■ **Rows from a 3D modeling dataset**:
============================================================

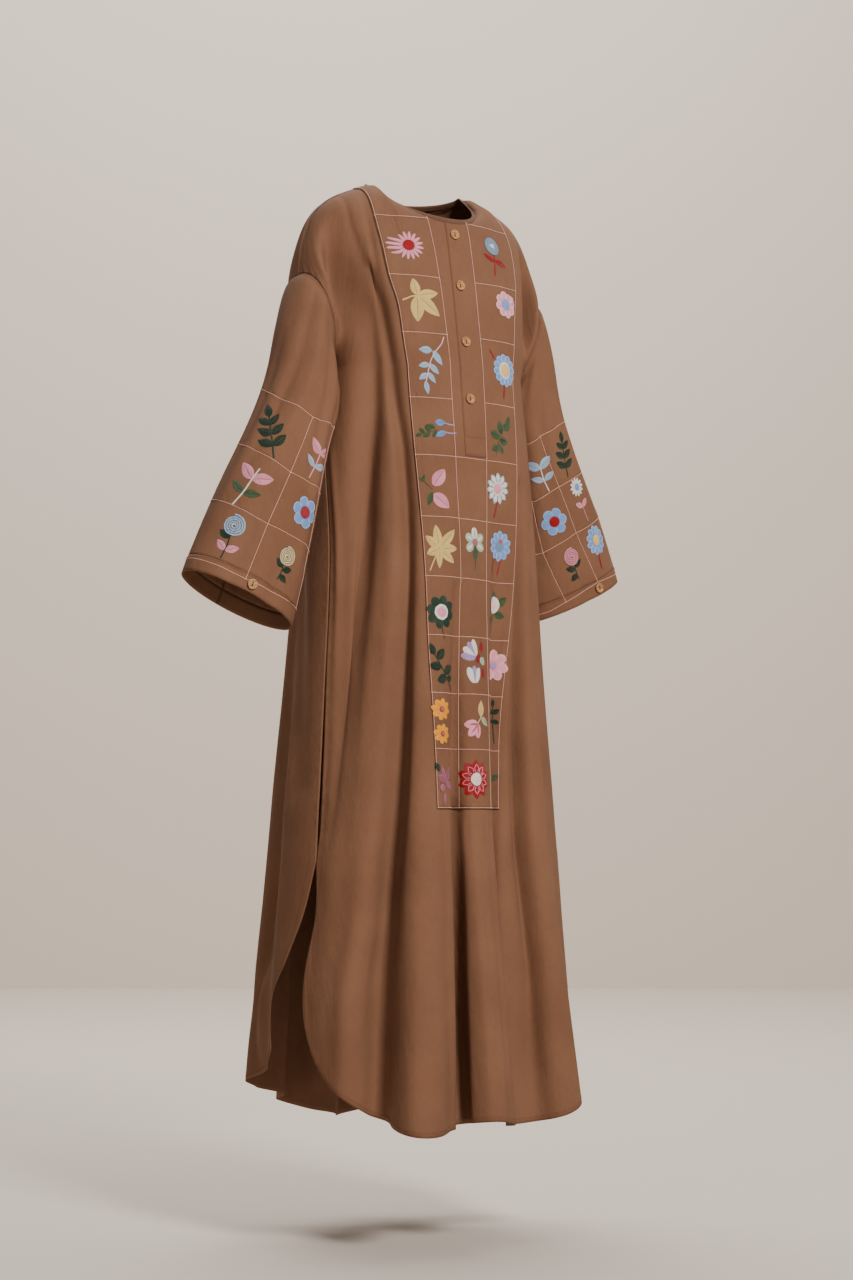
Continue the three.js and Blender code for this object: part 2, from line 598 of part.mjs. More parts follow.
for (const { word, side, rows, normals } of sleeves) {
  addPiece(`sleeve_${word}`, wallGeometry(rows, moveOut(rows, normals, -CLOTH), true), clothMaterial);

  const cuffRows = sleeveRows(side, [CUFF_START + CUFF_GAP, 1]);
  const cuffNormals = gridNormals(cuffRows, true);
  const outer = moveOut(cuffRows, cuffNormals, BAND_CLOTH - CLOTH);
  addPiece(`cuff_${word}`, wallGeometry(outer, moveOut(cuffRows, cuffNormals, -CLOTH), true), clothMaterial);

  const k = Math.round((CUFF_BUTTON_TURN / 360) * YOKE_CELLS * 2);
  const seat = outer[0][k].clone().lerp(outer[1][k], 0.5);
  placeButton(`button_cuff_${word}`, seat.addScaledVector(cuffNormals[0][k], SEAM_GAP), cuffNormals[0][k]);
}

// Front buttons, down the middle of the stand
const middleColumn = columns.findIndex((column) => column.length === 0);
FRONT_BUTTON_Z.forEach((z, n) => {
  let i = 0;
  while (frontRows[i + 1][middleColumn].z > z) i += 1;
  const above = frontRows[i][middleColumn];
  const below = frontRows[i + 1][middleColumn];
  const share = (above.z - z) / (above.z - below.z);
  const normal = frontNormals[i][middleColumn].clone().lerp(frontNormals[i + 1][middleColumn], share);
  const seat = above.clone().lerp(below, share);
  normal.normalize();
  placeButton(`button_front_${n + 1}`, seat.addScaledVector(normal, standStart + STAND_CLOTH + SEAM_GAP), normal);
});

export default dress;
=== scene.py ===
"""A long brown dress with an embroidered front panel, wide sleeves and side slits, shown
standing hollow as it is worn. Metres in the scene; the shape is worked out in millimetres.

The shape section rebuilds the dress's surface from the same sections and folds as the solids,
on a finer grid, and lays the finer creases on it. Everything sewn on is placed by its
cloth coordinates on that surface.
"""

import math

import bpy
import numpy as np
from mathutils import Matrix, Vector


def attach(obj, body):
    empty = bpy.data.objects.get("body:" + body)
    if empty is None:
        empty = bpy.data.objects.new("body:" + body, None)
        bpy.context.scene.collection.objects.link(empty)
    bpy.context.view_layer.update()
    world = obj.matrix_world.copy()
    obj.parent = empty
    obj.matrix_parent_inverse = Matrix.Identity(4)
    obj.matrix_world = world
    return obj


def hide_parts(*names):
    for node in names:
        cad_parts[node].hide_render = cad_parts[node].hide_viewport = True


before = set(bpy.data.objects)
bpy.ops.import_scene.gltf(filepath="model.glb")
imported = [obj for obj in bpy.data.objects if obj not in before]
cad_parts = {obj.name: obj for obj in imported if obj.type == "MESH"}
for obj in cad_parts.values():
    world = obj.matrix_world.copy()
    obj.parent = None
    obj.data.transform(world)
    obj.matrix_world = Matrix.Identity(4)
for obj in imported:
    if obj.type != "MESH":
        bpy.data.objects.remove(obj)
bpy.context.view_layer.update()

# SHAPE

# Millimetres and degrees. CLOTH is the thickness that shows, less than the solids have.
CLOTH = 0.9
NECK_HALF_WIDTH = 88
NECK_FRONT = (-98, 64)
NECK_BACK = (62, 12)
SHOULDER_Y = 3
UNDERARM_Z = -288
SLIT_TOP_Z = -1009
HEM_Z = -1392
ARMHOLE = dict(x=185, y=0, z=-218, half=71.5, depth=60, tilt=72, lift=8)
PANEL_HALF_WIDTH = 97
BACK_COLUMN_RADIUS = 175
SQUARENESS = 2.3
SHARE_LENGTH = 200

# Sections seen from above: height, half width, front depth, back depth
SECTIONS = np.array([
    (-200, 156, 131, 112),
    (-288, 163, 138, 118),
    (-421, 176, 147, 128),
    (-600, 192, 150, 141),
    (-768, 205, 156, 152),
    (-936, 219, 160, 165),
    (-1100, 230, 170, 178),
    (-1250, 240, 181, 189),
    (-1430, 250, 192, 201),
], float)

# Folds of the skirt: angle at the top, at the hem, half width, start, full, depth, hem depth
FOLDS = [
    (64, 62, 30, -280, -640, 30, 22),
    (122, 120, 26, -380, -860, -22, -12),
    (29, 20, 5, -450, -640, 6, 0),
    (34, 30, 12, -500, -900, 5, 10),
    (48, 43, 9, -480, -950, -16, -30),
    (62, 58, 12, -560, -1000, 12, 30),
    (76, 75, 8, -520, -900, -16, -34),
    (93, 94, 13, -600, -950, 6, 28),
    (112, 114, 9, -400, -860, -22, -36),
    (134, 136, 14, -500, -950, 10, 34),
    (151, 151, 9, -560, -950, -8, -20),
    (165, 165, 9, -560, -950, 4, 10),
    (186, 187, 9, -520, -950, -6, -17),
    (202, 203, 11, -560, -950, 6, 17),
    (219, 219, 9, -430, -900, -10, -23),
    (235, 236, 12, -560, -980, 6, 18),
    (248, 250, 8, -500, -950, -9, -22),
    (266, 265, 12, -600, -950, 5, 18),
    (284, 281, 9, -420, -900, -11, -25),
    (298, 297, 11, -580, -960, 6, 17),
    (313, 312, 8, -540, -950, -9, -20),
    (328, 329, 12, -560, -950, 5, 16),
    (346, 346, 8, -520, -900, -7, -15),
]

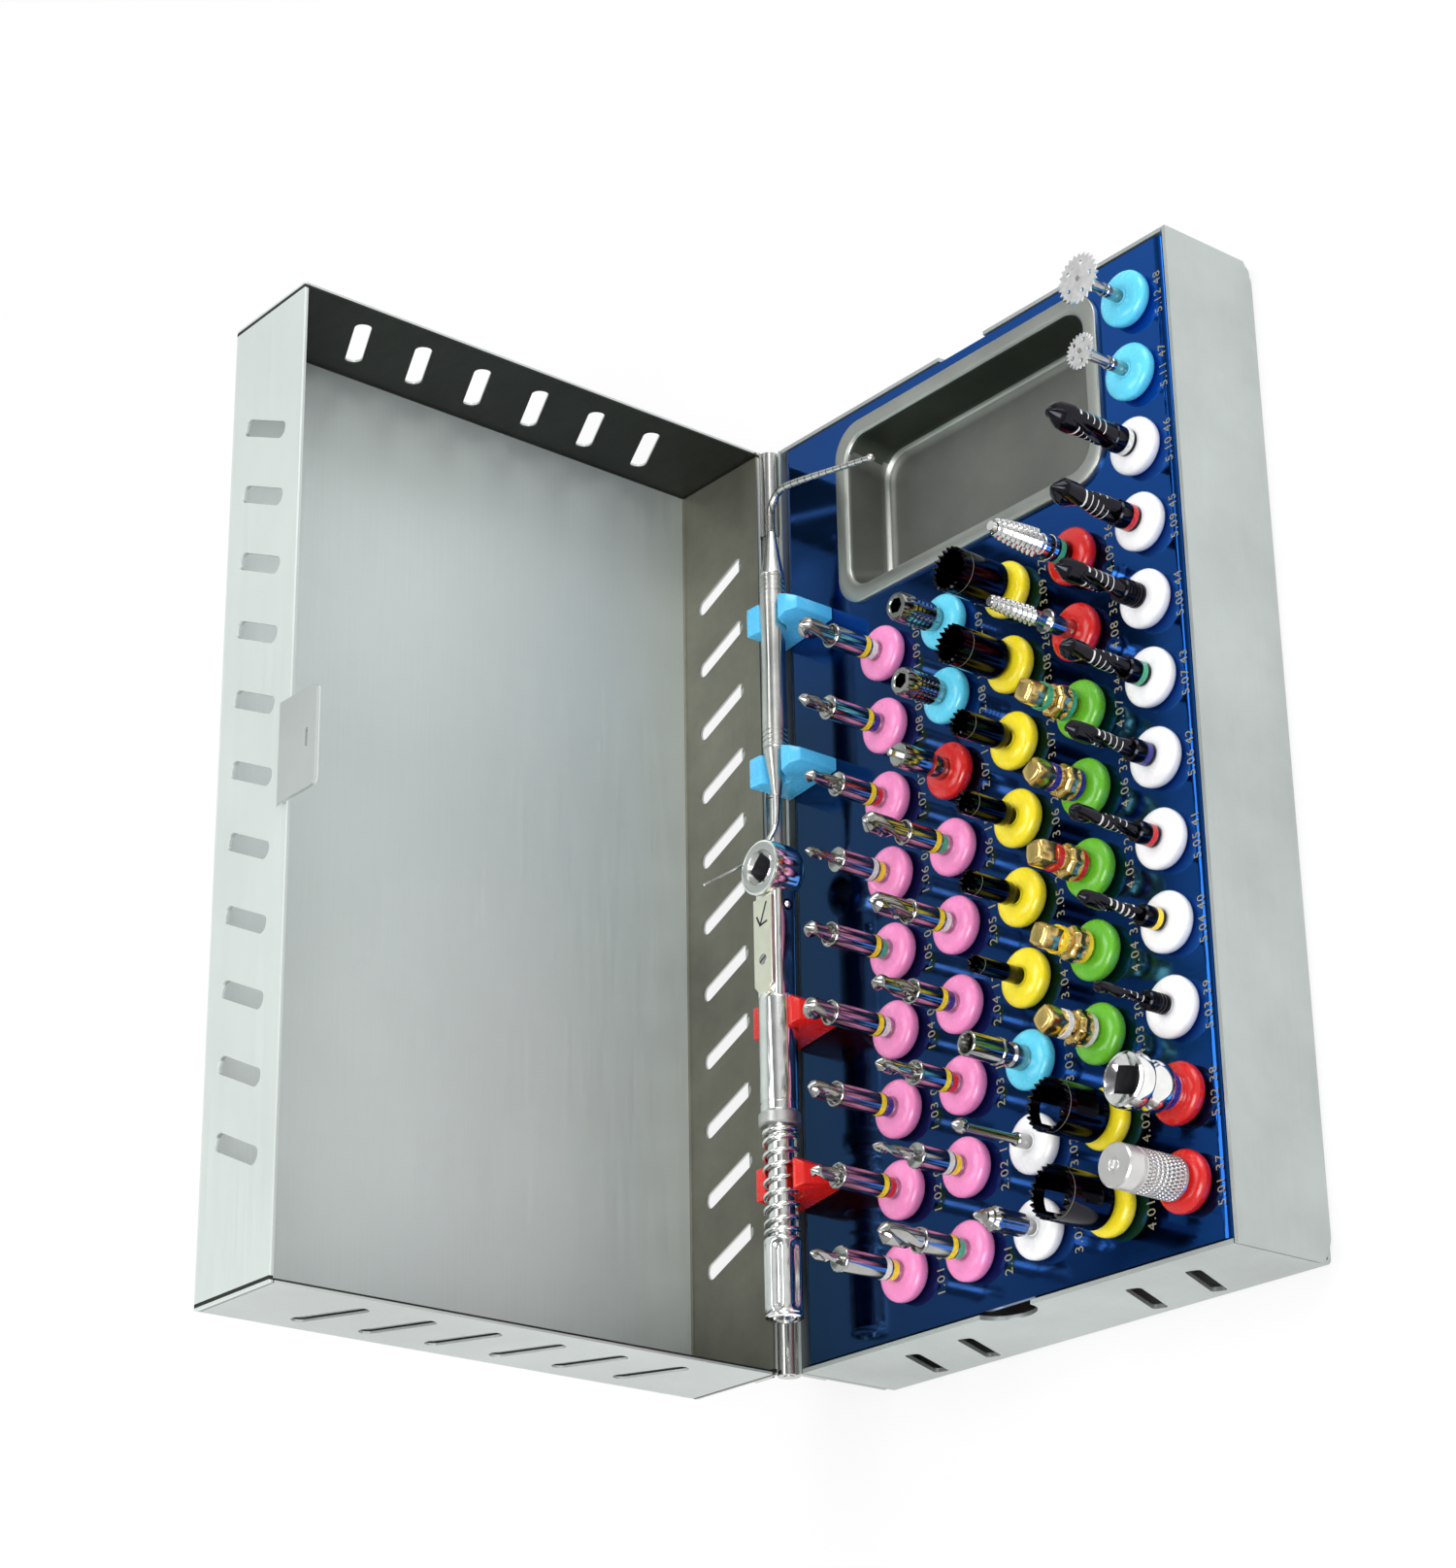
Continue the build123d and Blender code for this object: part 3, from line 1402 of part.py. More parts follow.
thumb_top = standing(thumb_driver_tip)
thumb_cap_bottom = thumb_top - thumb_cap_height
with BuildPart() as thumb_driver_body:
    add(lathe(shank + [
        (thumb_foot_radius, 0),
        (thumb_foot_radius, thumb_foot_height),
        (thumb_radius, thumb_foot_height + thumb_edge),
        (thumb_radius, thumb_cap_bottom - 2 * thumb_groove),
        (thumb_radius - thumb_groove, thumb_cap_bottom - thumb_groove - thumb_edge),
        (thumb_radius - thumb_groove, thumb_cap_bottom - thumb_edge),
        (thumb_radius, thumb_cap_bottom),
        (thumb_radius, thumb_top),
    ]))
    with BuildSketch(Plane.XY.offset(thumb_top)):
        Circle(thumb_dimple_radius)
    extrude(amount=-thumb_groove, mode=Mode.SUBTRACT)
save(planted([(thumb_driver_body.part, 4, 0)]), "thumb_driver")

for colour, hoops in bands.items():
    save(planted(hoops), f"bands_{colour}")
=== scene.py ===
"""Looks of a dental implant cassette: a hinged steel case with a blue tray of drills, drivers, probe and wrench.

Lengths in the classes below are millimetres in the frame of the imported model; meshes are written in metres.
"""

import json
import logging
import math
from dataclasses import dataclass
from enum import Enum
from typing import Callable, Iterable, Sequence

import bmesh
import bpy
from mathutils import Matrix, Vector


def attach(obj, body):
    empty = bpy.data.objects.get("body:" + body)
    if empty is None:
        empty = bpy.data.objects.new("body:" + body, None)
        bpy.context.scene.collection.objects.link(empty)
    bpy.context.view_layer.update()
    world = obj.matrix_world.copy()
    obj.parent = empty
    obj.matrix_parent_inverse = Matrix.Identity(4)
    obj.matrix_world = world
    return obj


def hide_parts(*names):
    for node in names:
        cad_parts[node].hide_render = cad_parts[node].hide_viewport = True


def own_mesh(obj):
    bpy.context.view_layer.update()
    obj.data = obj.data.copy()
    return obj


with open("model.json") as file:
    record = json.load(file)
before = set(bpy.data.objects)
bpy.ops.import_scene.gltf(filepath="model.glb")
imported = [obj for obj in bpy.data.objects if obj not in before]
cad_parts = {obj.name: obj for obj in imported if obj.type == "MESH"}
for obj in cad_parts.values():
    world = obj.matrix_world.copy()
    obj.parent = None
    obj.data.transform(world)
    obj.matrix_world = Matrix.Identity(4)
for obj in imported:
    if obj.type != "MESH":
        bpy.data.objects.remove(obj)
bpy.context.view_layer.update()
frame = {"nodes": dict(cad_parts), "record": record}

log = logging.getLogger("cassette")

Vert, Edge, Face = bmesh.types.BMVert, bmesh.types.BMEdge, bmesh.types.BMFace
Edges = Sequence[Edge]
Socket, Node, Material = bpy.types.NodeSocket, bpy.types.Node, bpy.types.Material

MM = 0.001
TURN = 2 * math.pi
QUARTER = math.pi / 2
RIM_Z = 23.4
PLATE_TOP = 23.1
PLUG_TOP = 26.5
FIRST_ROW_X = -83.0
ROW_PITCH = 166.4 / 11
FIRST_COLUMN_Y = 23.75
COLUMN_PITCH = 17.15
WRENCH_AXIS = (46.45, 33.3)
PROBE_AXIS = (46.85, 32.1)


def seat(column: int, row: int) -> Vector:
    """Middle of a plug's top face."""
    return Vector((FIRST_ROW_X + ROW_PITCH * row, FIRST_COLUMN_Y - COLUMN_PITCH * column, PLUG_TOP))


Triple = tuple[float, float, float]
Colour = Triple
Feed = Socket | float | Sequence[float]


def shade(colour: Colour, factor: float) -> Colour:
    """A lighter or darker version of a colour."""
    return tuple(min(1.0, channel * factor) for channel in colour)


def grey(value: float) -> Colour:
    """A neutral colour."""
    return (value, value, value)


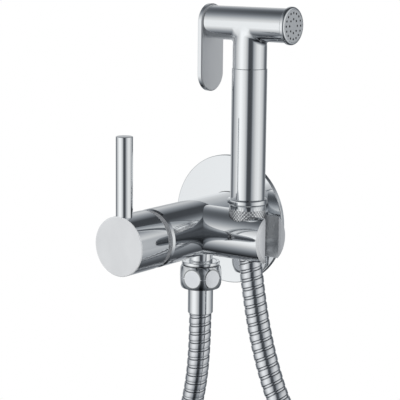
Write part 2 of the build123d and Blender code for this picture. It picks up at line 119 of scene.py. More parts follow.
# surfaces: every one is a grid worked out as whole arrays
# a smooth-shaded piece from its points in metres, its faces and, where they are known, its normals
def meshFrom(name, points, faces, normals=None):
    mesh = bpy.data.meshes.new(name)
    mesh.from_pydata(points.tolist(), [], faces.tolist() if hasattr(faces, "tolist") else faces)
    mesh.polygons.foreach_set("use_smooth", np.ones(len(mesh.polygons), bool))
    if normals is not None:
        mesh.normals_split_custom_set_from_vertices(normals.tolist())
    mesh.update()
    return addObject(name, mesh)


# a number for each point, which its finish reads as how much painted shade lies there: how far down a groove the
# point lies, or how near a flat's edge
def addShade(piece, values):
    shade = piece.data.attributes.new("groove", "FLOAT", "POINT")
    shade.data.foreach_set("value", np.ascontiguousarray(values, dtype=np.float32))


# points round an axis: x = r cos t, y = r sin t, z = h
def around(radius, angle, height):
    return np.stack([radius * np.cos(angle), radius * np.sin(angle), height + 0 * angle], axis=-1).reshape(-1, 3)


# quads of a grid whose columns close into rings, and whose rows may close too
def gridFaces(rows, columns, wrapRows=False):
    row, column = np.meshgrid(np.arange(rows if wrapRows else rows - 1), np.arange(columns), indexing="ij")
    nextRow, nextColumn = (row + 1) % rows, (column + 1) % columns
    corners = [row * columns + column, row * columns + nextColumn,
               nextRow * columns + nextColumn, nextRow * columns + column]
    return np.stack([corner.ravel() for corner in corners], axis=1)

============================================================

Reproduce the lines of the entries above exactly, but only from the line containing "Write part 2" through the final line.

■ **Full solution**:
Write part 2 of the build123d and Blender code for this picture. It picks up at line 119 of scene.py. More parts follow.
# surfaces: every one is a grid worked out as whole arrays
# a smooth-shaded piece from its points in metres, its faces and, where they are known, its normals
def meshFrom(name, points, faces, normals=None):
    mesh = bpy.data.meshes.new(name)
    mesh.from_pydata(points.tolist(), [], faces.tolist() if hasattr(faces, "tolist") else faces)
    mesh.polygons.foreach_set("use_smooth", np.ones(len(mesh.polygons), bool))
    if normals is not None:
        mesh.normals_split_custom_set_from_vertices(normals.tolist())
    mesh.update()
    return addObject(name, mesh)


# a number for each point, which its finish reads as how much painted shade lies there: how far down a groove the
# point lies, or how near a flat's edge
def addShade(piece, values):
    shade = piece.data.attributes.new("groove", "FLOAT", "POINT")
    shade.data.foreach_set("value", np.ascontiguousarray(values, dtype=np.float32))


# points round an axis: x = r cos t, y = r sin t, z = h
def around(radius, angle, height):
    return np.stack([radius * np.cos(angle), radius * np.sin(angle), height + 0 * angle], axis=-1).reshape(-1, 3)


# quads of a grid whose columns close into rings, and whose rows may close too
def gridFaces(rows, columns, wrapRows=False):
    row, column = np.meshgrid(np.arange(rows if wrapRows else rows - 1), np.arange(columns), indexing="ij")
    nextRow, nextColumn = (row + 1) % rows, (column + 1) % columns
    corners = [row * columns + column, row * columns + nextColumn,
               nextRow * columns + nextColumn, nextRow * columns + column]
    return np.stack([corner.ravel() for corner in corners], axis=1)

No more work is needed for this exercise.